朴鎔辰の『元代『科註妙法蓮華経』の刊行と流通』(印度学仏教学研究第64巻第2号、平成28年3月)によれば、『科註』が高麗に伝わったのは1317年になります。その後、15世紀の朝鮮初期にも刊行されていることがわかります。
さらに龍谷大学に蔵されている元刊本の『科註』原本では巻2の巻末に朱書で「寛正二年三月二七日」の日付が確認できることがわかります。したがってこのことにより、三井寺の清尊が『科註妙法蓮華経』を寛正2年、すなわち1461年に見ていることがわかります。1461年ということは日蓮滅後179年であり、日興滅後で考えても日興滅後128年のことになります。
朴鎔辰氏の論考を見ると、これ以外の日本における刊行本では、主に慶長16年(1611年)から元禄4年(1691年)までの17世紀に集中的に木版本が刊行され活用されていたことが判明しています。

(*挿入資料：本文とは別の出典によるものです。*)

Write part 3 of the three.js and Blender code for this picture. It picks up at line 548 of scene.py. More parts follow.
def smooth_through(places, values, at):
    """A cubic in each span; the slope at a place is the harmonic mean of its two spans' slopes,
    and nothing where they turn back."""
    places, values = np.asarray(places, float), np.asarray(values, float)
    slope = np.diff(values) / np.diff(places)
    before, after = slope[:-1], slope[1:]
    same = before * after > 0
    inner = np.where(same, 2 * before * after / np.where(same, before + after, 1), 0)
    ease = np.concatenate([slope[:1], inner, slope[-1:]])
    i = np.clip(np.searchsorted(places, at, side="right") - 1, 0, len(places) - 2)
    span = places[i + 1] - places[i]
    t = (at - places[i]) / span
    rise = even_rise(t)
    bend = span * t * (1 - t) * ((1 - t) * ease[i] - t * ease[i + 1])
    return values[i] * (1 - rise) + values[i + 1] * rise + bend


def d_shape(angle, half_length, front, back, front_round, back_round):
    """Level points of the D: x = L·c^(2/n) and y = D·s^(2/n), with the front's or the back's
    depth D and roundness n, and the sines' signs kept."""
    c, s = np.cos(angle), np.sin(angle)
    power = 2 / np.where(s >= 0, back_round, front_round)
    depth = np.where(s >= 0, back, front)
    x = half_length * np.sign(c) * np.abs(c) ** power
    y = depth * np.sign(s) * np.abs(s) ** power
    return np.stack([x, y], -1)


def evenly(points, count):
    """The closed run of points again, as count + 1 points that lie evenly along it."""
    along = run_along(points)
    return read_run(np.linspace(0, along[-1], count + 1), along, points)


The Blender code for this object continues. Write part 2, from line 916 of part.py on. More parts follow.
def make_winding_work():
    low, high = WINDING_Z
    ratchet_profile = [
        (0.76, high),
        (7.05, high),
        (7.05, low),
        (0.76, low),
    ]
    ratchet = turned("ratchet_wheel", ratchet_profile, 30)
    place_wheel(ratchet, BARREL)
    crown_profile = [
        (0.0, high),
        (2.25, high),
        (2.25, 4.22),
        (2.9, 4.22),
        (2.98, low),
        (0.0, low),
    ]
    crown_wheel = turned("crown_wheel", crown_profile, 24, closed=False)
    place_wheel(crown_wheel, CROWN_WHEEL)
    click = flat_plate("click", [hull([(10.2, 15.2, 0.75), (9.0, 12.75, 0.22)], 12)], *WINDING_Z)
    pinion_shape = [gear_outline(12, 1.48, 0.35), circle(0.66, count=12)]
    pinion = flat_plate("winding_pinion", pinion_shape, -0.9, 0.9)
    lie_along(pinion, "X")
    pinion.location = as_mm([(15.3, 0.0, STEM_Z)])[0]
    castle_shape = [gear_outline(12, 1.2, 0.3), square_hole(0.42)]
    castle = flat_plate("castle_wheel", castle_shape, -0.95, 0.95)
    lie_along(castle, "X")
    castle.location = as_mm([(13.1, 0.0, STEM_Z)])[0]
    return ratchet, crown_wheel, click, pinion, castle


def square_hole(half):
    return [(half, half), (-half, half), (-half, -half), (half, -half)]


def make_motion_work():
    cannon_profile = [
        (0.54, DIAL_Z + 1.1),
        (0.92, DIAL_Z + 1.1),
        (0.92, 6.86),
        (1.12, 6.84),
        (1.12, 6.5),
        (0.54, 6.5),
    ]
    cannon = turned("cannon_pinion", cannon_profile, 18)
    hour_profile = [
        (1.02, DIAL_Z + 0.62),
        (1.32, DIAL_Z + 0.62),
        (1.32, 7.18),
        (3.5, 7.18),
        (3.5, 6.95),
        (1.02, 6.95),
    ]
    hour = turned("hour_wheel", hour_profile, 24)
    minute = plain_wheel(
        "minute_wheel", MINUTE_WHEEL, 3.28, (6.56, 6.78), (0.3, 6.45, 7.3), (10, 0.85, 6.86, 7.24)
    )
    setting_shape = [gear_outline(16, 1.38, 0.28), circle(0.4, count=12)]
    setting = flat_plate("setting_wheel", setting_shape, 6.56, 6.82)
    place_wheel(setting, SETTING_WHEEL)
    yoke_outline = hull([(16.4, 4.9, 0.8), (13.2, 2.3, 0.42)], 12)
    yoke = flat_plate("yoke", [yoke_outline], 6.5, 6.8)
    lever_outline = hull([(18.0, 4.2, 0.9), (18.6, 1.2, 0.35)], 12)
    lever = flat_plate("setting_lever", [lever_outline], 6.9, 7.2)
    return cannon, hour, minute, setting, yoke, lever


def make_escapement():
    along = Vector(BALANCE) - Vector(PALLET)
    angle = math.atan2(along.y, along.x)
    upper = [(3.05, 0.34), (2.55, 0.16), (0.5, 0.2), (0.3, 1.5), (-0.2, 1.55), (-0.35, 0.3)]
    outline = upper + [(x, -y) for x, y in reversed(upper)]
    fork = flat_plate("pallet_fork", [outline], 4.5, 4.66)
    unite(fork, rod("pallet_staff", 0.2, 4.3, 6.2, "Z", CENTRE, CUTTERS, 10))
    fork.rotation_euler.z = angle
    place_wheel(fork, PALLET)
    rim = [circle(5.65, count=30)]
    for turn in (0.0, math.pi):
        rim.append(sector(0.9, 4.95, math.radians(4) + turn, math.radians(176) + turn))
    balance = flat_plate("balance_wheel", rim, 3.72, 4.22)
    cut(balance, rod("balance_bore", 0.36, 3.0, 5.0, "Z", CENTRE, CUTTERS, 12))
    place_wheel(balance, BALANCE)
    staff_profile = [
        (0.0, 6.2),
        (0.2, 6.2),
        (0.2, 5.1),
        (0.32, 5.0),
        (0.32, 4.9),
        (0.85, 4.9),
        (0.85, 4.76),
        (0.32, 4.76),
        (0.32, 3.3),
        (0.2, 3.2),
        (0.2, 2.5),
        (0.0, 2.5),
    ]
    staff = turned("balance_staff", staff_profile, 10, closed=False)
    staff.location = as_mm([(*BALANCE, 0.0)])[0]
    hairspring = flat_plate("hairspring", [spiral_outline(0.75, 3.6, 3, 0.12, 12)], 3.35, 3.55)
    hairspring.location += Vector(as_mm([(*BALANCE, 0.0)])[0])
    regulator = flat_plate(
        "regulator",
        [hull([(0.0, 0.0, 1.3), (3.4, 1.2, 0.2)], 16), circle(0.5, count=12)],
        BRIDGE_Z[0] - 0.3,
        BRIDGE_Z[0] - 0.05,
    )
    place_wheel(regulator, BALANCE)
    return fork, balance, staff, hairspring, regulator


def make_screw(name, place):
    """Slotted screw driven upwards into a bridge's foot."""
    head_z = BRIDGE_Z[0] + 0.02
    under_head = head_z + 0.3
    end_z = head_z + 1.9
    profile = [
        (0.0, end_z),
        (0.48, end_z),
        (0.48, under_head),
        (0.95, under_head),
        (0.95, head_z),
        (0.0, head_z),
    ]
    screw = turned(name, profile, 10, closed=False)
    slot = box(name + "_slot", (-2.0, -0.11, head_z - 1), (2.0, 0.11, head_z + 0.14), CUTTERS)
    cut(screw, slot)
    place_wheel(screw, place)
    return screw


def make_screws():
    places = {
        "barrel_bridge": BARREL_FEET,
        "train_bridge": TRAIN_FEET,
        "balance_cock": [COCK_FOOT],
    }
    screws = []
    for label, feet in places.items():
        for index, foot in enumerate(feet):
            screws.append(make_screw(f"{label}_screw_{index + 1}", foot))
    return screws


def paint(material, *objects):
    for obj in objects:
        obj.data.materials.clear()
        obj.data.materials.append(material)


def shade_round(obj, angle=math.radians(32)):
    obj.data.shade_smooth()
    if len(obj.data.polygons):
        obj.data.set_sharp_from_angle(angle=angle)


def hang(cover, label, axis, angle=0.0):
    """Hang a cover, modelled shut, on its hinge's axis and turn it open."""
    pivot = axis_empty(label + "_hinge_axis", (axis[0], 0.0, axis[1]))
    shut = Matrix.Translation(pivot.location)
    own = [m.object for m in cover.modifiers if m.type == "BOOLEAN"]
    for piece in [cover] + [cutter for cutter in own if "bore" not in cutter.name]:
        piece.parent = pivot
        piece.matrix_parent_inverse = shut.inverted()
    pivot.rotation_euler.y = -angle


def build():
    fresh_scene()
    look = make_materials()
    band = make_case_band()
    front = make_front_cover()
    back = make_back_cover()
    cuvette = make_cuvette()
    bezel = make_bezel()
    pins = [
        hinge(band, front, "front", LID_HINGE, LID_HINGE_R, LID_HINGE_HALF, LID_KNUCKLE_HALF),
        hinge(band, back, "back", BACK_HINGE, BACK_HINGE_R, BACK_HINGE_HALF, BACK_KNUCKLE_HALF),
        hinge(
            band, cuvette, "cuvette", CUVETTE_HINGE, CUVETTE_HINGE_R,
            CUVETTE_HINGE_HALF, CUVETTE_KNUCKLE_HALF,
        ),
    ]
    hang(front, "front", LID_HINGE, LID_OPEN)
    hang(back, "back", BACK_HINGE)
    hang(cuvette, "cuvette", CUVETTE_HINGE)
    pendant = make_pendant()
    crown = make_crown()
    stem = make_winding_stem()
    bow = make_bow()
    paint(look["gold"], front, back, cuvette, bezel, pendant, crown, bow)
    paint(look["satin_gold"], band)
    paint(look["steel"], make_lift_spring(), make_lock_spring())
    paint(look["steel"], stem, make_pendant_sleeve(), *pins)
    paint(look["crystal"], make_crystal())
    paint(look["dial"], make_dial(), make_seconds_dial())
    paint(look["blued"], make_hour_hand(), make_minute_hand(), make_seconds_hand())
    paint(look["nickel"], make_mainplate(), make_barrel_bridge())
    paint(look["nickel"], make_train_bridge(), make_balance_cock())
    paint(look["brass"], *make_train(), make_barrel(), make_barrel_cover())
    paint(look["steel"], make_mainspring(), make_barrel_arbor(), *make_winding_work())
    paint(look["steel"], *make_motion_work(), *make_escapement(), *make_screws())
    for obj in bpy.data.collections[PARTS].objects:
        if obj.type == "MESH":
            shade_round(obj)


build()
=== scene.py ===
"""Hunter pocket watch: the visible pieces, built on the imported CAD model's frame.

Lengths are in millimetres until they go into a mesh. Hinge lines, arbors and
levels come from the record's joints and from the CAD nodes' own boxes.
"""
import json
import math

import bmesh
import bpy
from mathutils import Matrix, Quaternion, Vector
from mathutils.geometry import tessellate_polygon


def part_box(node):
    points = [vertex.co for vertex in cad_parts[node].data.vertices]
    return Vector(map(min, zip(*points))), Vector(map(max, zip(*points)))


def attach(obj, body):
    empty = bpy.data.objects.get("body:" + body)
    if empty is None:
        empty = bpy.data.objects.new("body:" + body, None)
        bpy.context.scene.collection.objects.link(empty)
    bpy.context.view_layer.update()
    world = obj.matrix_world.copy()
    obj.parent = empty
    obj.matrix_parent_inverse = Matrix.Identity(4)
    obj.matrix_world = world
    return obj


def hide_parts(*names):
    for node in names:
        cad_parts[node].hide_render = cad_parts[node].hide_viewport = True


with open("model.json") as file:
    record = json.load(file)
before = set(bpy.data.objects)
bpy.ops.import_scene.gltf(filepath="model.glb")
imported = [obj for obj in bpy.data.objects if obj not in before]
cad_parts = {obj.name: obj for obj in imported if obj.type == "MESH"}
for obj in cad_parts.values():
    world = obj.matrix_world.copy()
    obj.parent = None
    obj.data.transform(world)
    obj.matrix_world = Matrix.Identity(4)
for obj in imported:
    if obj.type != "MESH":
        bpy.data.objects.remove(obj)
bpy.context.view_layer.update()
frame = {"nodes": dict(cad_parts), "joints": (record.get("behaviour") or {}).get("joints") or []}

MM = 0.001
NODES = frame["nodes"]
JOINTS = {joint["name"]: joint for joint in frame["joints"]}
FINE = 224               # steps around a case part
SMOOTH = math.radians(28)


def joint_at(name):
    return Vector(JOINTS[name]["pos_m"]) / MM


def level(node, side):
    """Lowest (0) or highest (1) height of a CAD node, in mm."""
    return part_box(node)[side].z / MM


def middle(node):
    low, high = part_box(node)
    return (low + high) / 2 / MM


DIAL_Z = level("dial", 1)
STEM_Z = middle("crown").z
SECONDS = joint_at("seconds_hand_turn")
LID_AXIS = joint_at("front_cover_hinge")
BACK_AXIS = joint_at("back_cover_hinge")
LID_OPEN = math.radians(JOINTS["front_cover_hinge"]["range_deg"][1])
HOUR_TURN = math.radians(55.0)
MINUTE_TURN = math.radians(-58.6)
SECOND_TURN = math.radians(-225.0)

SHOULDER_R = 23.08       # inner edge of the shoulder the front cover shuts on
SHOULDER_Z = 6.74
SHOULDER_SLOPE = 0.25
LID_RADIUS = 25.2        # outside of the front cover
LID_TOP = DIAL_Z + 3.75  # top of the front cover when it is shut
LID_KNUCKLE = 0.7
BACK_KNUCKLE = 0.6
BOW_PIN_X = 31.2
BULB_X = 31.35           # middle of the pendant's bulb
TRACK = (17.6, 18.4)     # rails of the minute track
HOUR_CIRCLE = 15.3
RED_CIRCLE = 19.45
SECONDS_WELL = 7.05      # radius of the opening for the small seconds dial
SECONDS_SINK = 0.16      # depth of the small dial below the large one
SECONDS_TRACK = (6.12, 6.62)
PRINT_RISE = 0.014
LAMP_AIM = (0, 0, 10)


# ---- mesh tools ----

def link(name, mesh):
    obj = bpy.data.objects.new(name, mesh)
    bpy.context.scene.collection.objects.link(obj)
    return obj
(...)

つまり『御義口伝』は後世の創作による偽書の可能性が高く、仮に口伝として伝わっていたと仮定しても後世の加筆等の可能性も拭い切れず、日蓮口述の作とは厳密には言い得ないことがここからもよくわかるかと思います。
内容から判断しても、真蹟遺文中には全く見出されない「無作三身」の用例が見られ、到底日蓮自身の思想を伝える著作とは言えないことは明らかであります。日蓮真蹟遺文中に「無作三身」の用例は一箇所もありません。